- **GIVEN REQUEST**
Output the data exactly, with every line intact.

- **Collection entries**
=======
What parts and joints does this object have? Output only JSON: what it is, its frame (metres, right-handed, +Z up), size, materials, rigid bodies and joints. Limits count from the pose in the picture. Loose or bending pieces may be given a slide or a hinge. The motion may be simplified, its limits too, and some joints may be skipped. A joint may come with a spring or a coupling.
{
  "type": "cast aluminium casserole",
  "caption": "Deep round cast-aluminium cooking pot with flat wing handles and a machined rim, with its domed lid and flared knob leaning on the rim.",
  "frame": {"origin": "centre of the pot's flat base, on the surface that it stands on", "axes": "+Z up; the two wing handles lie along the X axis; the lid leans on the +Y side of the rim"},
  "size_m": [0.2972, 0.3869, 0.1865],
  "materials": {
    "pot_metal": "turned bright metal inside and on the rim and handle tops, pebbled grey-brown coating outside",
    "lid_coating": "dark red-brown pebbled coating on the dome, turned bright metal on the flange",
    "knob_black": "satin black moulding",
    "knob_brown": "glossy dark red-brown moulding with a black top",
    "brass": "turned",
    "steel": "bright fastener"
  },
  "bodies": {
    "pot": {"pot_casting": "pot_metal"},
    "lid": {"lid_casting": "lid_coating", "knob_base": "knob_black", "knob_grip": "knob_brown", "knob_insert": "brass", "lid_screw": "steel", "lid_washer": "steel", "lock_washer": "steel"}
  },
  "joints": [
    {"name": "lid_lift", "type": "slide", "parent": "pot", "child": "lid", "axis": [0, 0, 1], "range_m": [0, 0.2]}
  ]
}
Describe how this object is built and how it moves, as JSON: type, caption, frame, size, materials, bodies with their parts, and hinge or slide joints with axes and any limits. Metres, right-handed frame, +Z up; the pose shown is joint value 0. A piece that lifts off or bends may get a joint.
=======
- **REPLY**
What parts and joints does this object have? Output only JSON: what it is, its frame (metres, right-handed, +Z up), size, materials, rigid bodies and joints. Limits count from the pose in the picture. Loose or bending pieces may be given a slide or a hinge. The motion may be simplified, its limits too, and some joints may be skipped. A joint may come with a spring or a coupling.
{
  "type": "cast aluminium casserole",
  "caption": "Deep round cast-aluminium cooking pot with flat wing handles and a machined rim, with its domed lid and flared knob leaning on the rim.",
  "frame": {"origin": "centre of the pot's flat base, on the surface that it stands on", "axes": "+Z up; the two wing handles lie along the X axis; the lid leans on the +Y side of the rim"},
  "size_m": [0.2972, 0.3869, 0.1865],
  "materials": {
    "pot_metal": "turned bright metal inside and on the rim and handle tops, pebbled grey-brown coating outside",
    "lid_coating": "dark red-brown pebbled coating on the dome, turned bright metal on the flange",
    "knob_black": "satin black moulding",
    "knob_brown": "glossy dark red-brown moulding with a black top",
    "brass": "turned",
    "steel": "bright fastener"
  },
  "bodies": {
    "pot": {"pot_casting": "pot_metal"},
    "lid": {"lid_casting": "lid_coating", "knob_base": "knob_black", "knob_grip": "knob_brown", "knob_insert": "brass", "lid_screw": "steel", "lid_washer": "steel", "lock_washer": "steel"}
  },
  "joints": [
    {"name": "lid_lift", "type": "slide", "parent": "pot", "child": "lid", "axis": [0, 0, 1], "range_m": [0, 0.2]}
  ]
}
Describe how this object is built and how it moves, as JSON: type, caption, frame, size, materials, bodies with their parts, and hinge or slide joints with axes and any limits. Metres, right-handed frame, +Z up; the pose shown is joint value 0. A piece that lifts off or bends may get a joint.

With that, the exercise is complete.